Despite all the hype about the power of the courts to change the course of American law and culture, and all the hype about ‘activist judges,’ many legal experts see the courts as ‘lagging indicators’ of cultural change. In other words, judges (especially the Supreme Court) generally won’t rule in favor of a cultural shift unless they believe the culture has already shifted that direction.
So, one way to guess how close we are getting to fairness and equality for unmarried people is to keep an eye on the courts. Recently, state courts offered us two small steps forward and one step back:
Yesterday, AtMP sent boxes of chocolates to two Iowa judges who ruled that it is “arbitrary and irrational” to assume that an unmarried sex offender is a greater threat than a married sex offender. They wrote the dissenting opinion, so this is only a small step forward.
Despite the new adoption ban, an Arkansas judge has given temporary custody of a child to the child’s unmarried grandmother, who lives with her same-sex partner of nine years and is the only relative able and willing to adopt her grandchild. This is a small step too.

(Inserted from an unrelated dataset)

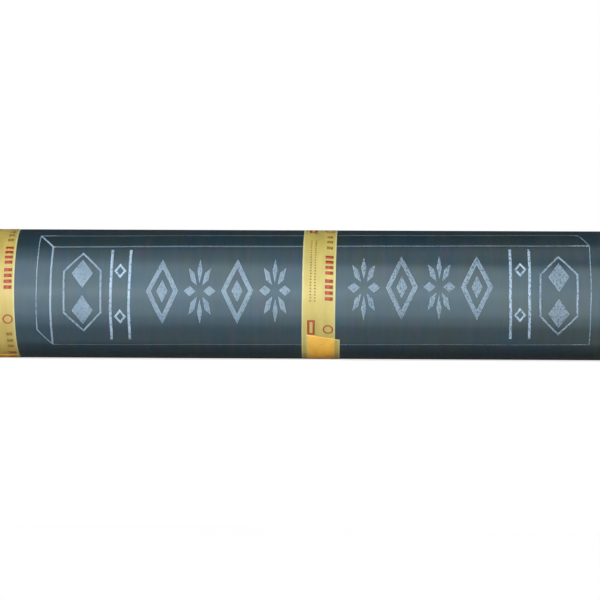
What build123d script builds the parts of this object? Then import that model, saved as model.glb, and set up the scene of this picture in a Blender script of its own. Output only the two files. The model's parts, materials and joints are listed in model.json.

But a Minnesota court ruled that it’s ok for gyms to charge married and unmarried people different membership fees. While not as life-changing as child custody, these fee differentials really bug lots of people.
Perhaps the winter winds are blowing aside some blindfolds, making it easier for opinion leaders to see that bad laws hurt real families.
Senator Bob Barr, in an op-ed in the Los Angeles Times, has noticed that “the heterosexual definition of marriage for purposes of federal laws — including, immigration, Social Security survivor rights and veteran’s benefits — has become a de facto club used to limit, if not thwart, the ability of a state to choose to recognize same-sex unions.” He should also have noted that this club prevents federal agencies from recognizing unmarried different-sex partnerships. I would love to take a small slice of credit for Barr’s conversion, hoping that my pitch to ditch DOMA on Reason TV helped persuade some of the libertarian voters he was trying to court.
The New York Times editorial page has noticed that “Under Arkansas law, people convicted of major crimes, including contributing to the delinquency of a minor, remain eligible to adopt children or become foster parents. Single people who have no partner — or who have a large number of casual sex partners — are also eligible. Anyone who is in a committed relationship, gay or straight, but is not married is automatically barred.”